Note 5 – Income Taxes

 

The Company accounts for income taxes in accordance with ASC Topic 740, Income Taxes. Deferred income taxes are recorded for the expected tax consequences of temporary differences between the tax basis of assets and liabilities for financial reporting purposes and amounts recognized for income tax purposes. The Company records a valuation allowance to reduce the Company’s deferred tax assets to the amount of future tax benefit that is more likely than not to be realized.

 

As of June 30, 2018, and December 31, 2017, the Company recorded a valuation allowance equal to the full recorded amount of the Company’s net deferred tax assets related to intangible start-up costs since it is more-likely-than-not that such benefits will not be realized. The valuation allowance is reviewed quarterly and is maintained until sufficient positive evidence exists to support its reversal.

 

A deferred tax liability was recorded when CoNCERT sold its license and “Know-How” to Processa for stock in an Internal Revenue Code Section 351 transaction on March 19, 2018 (see Note 1 – Company Overview and Note 2 – Intangible Asset). A Section 351 transaction treats the acquisition of the license and Know-How for stock as a tax-free exchange. As a result, under ASC 740-10-25-51 Income Taxes, Processa recorded a deferred tax liability of $3,037,147 for the acquired temporary difference between the financial reporting basis of approximately $11,038,929 and the tax basis of approximately $1,782. The deferred tax liability may be offset by the deferred tax assets resulting from 2017 and 2018 net operating losses.
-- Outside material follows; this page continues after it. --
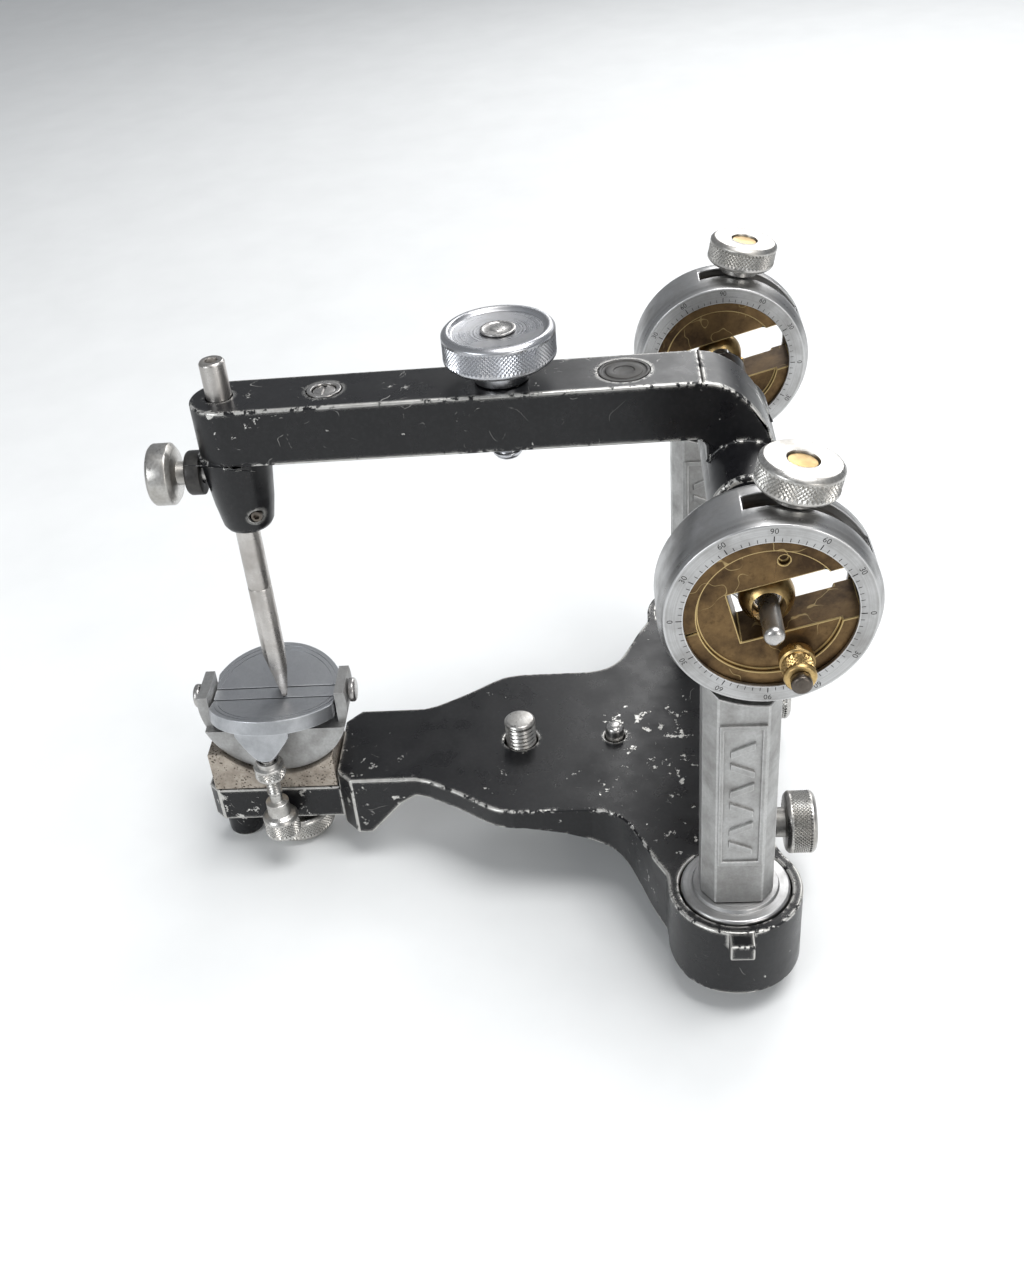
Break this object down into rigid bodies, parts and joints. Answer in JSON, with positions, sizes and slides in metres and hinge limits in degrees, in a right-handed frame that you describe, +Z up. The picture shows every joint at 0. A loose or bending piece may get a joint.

Under ACS 740-270 Income Taxes – Interim Reporting, the Company is required to project its 2018 federal and state effective income tax rate and apply it to the June 30, 2018 operating loss before income taxes. Based on the projection, the Company expects to recognize the tax benefit from the 2017 net operating loss carryover and the projected 2018 loss, which resulted in the recognition of a deferred tax benefit shown in the consolidated statements of operations for 2018.

 

As required under ASC 740-270, Interim Financial Reporting, the Company has estimated its annual effective tax rate for the full fiscal year and applied that rate to its year-to-date consolidated pre-tax ordinary loss before income taxes in determining its benefit for income taxes. The Company recorded a benefit for income taxes of approximately $278,000 and $0 for the three months ended June 30, 2018 and 2017, respectively, and $559,000 and $0 for the six months ended June 30, 2018 and 2017, respectively.

 

As discussed in Note 2 – Income Taxes in the consolidated financial statements included in Item 8 of the 2017 Form 10-K filed with the SEC on April 17, 2018, the historical information presented in the consolidated financial statements prior to October 4, 2017 is that of Promet in accordance with Accounting Standards Codification (“ASC”) 805-40-45, Business Combinations – Reverse Acquisitions. Prior to the closing of the asset purchase transaction on October 4, 2017, Promet was treated as a partnership for federal income tax purposes and thus was not subject to income tax at the entity level. Therefore, no provision or liability for income taxes has been included in these consolidated financial statements through the date of the asset purchase on October 4, 2017.

 

The Company expects to be in an overall taxable loss position for 2018. However, the Company expects to recognize a deferred tax benefit in 2018 to the extent the 2017 net operating loss carryover and the 2018 net operating losses can be used to offset the deferred tax liability related to the intangible asset. No current income tax expense is expected for the foreseeable future as the Company expects to generate taxable net operating losses.